There are a couple kore reasons why Vinyl is making a comeback:

  1. People listen to music differently now, and don’t care much about ultimate sound quality. I think this might be because us older folk grew up,in an era of limited technology for recording and playing music, and so new formats that offered better sound were a big thing. Going from a cassette player to a CD player in your car was a marked improvement. Advertisers sold us on the sound quality improvements, so we cared.
    But for young people growing up in the MP3/streaming world, sound quality doesn’t appear to be as important as other factors. Quick access, constant availability, nostalgia all become more important. I suspect music today is much more likely to be used as background to other activities than for people to just sit and enjoy it.

  2. Vinyl has a tinkerer/hobbyist/collectible aspect to it. Stereophiles and hobbyists used to love vinyl because it gave them endless options for accessories to buy, fodder for debates, fiddly things to clean and maintain, You could have debates over what kind of cartridge to use, whether wow and flutter mattered as much as distortion, how to clean a needle properly, yada yada. lots of hands-on activities like moving tonearms or cleaning needles and records.
    Along comes digital, and everything just works well enough and nothing needs constant tuning/resetting/cleaning. For some people, that’s not a feature.

And my speakers are pretty good. So was my turntable (and cartridge, the most important part!) when I had one.

Here’s a guy with a pretty good stereo system. :smiley: Possibly the best stereo system in the world.

And, yes, it has a turntable. He built his own. He acknowledges that it probably wasn’t strictly necessary to build his own, except for his pursuit of perfection, because “there are plenty of good turntables that you can buy for $20,000, $30,000 or $50,000” without having to spend the kind of really serious money that he did on building a one-of-a-kind customized one.

The turntable discussion begins just after 22:00 in the video.

A couple of the comments following the video:

  • The damn turntable alone costs more than my entire house

  • When the Gods want to listen to music they go to Ken’s place.

Sometimes it all depends on what you are used to.

Many years ago the radio station from university I attended would broadcast “classical music to study by” every evening. And I would listen on a basic radio - with a 4" speaker.

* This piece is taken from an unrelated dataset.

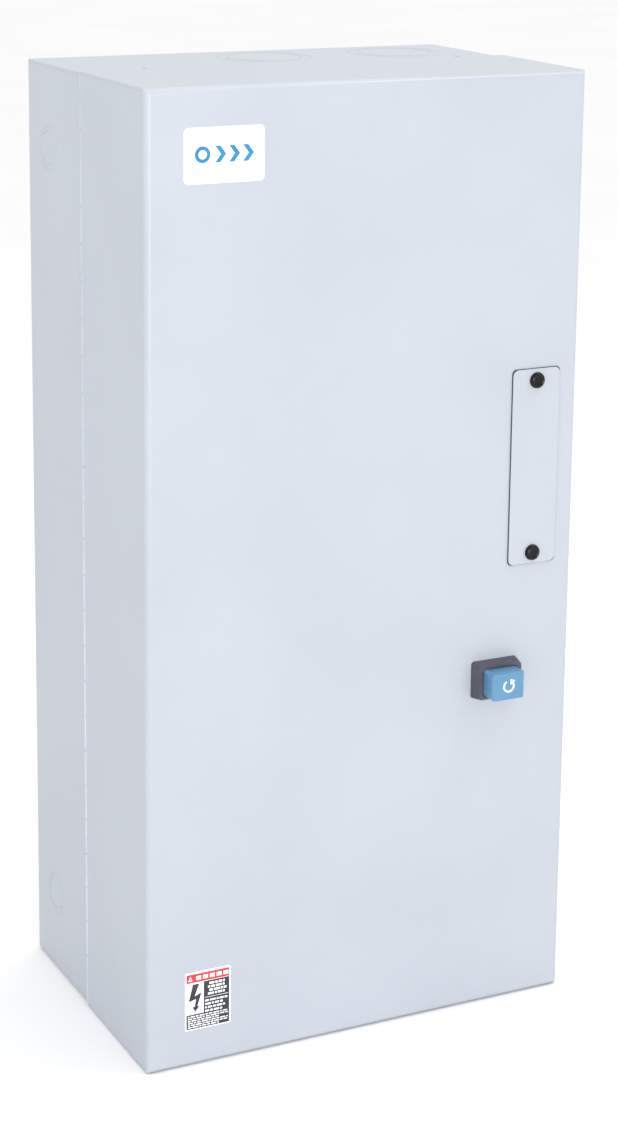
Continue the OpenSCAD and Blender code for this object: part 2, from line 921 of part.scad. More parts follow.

Then I attended the university’s orchestra concerts and found the higher frequencies and other noises terrible. The violins sounded “scratchy”, and other instruments were producing tones I never heard before. It took me a long time and many concerts to get used to the real sound of instruments.

When I had a car with a CD player I went and got a bunch of used CDs for use in the car just because the sound was so vastly superior to the MP3s on my phone.

I cannot help but think that at some point in the future a new music file format for transportable digital music will replace the current one. Storage is bigger now, so let’s get some better sound.

Good point. Surely music tech has also improved in the last decade. However, the obstacle (of there is one) may not be storage but streaming speeds.

It’s not purely a storage size issue. We can concoct really clever new file formats, but for that next-gen sound you still have to physically build some kind of 3d active phased array, or whatever we are imagining.

Such speeds are improving, too, albeit a little behind storage capacity.

Yes sir. I meant to acknowledge this by saying “if there is one” and have learned to dislike auto-correct.

Oh I didn’t think you disagreed.

That said, I suspect that format will lag WAY behind where it should be just out of sheer inertia. Which is, really a shame.

That day is here now. Both Apple and Spotify (and I’m sure others; I only know about the services I use) now have lossless streaming formats available. And Apple now also has some music in multi-channel* Atmos format on top of being lossless. I have an unlimited data plan on my phone, so I’ve set the default to lossless Atmos in Apple Music, the service I use the most.

*if you have certain models of AirPods and I don’t know what else, Atmos gets you spatialized audio, meaning you hear the various instruments in different locations around you, and as you turn your head, you get the effect of moving around in the mix. On some tracks, it’s a gimmick, on some it just sounds poor, but on the best examples, it’s a really cool experience. As I gather, it’s sort of analogous to the shift from mastering for LP to mastering for CD. Takes a while for everyone to learn what does and does not work.

I thought this might be of interest. Basically it appears that demand for vinyl records is exceeding available supply:

Let’s not confuse/compare devices for sound creation with devices for sound reproduction. Personally, I want top notch gear that sounds as neutral as possible so that I can hear what the artist created with their tube amps.

seen this today note the link strip is related to the topic…

Ehhh, to some extent an amplifier is an amplifier. It takes a signal and makes it louder. The ones used for reproduction usually have less preamp gain, because adding heaps of extra distortion isn’t a common goal there. In either case, the tubes are an unnecessary method of doing so. But they do sound different from say, a class D solid state amp.

Latest update:

The headline “Vinyl Outsold CDs for the First Time Since 1987” is rather burying the lead. If we read the linked RIAA report (pdf), we see revenue from physical media went up by 4%, while revenue from streaming media went up by 7%. Being a bigger part of a pie that’s getting smaller is not a path to long-term success.

In other news, horses outsold Model Ts.

I get why some buy vinyl. The nostalgia, retroness, the statement, the flaws having their own appeal, the art on the full size covers …

Why does ANYONE buy a CD now though?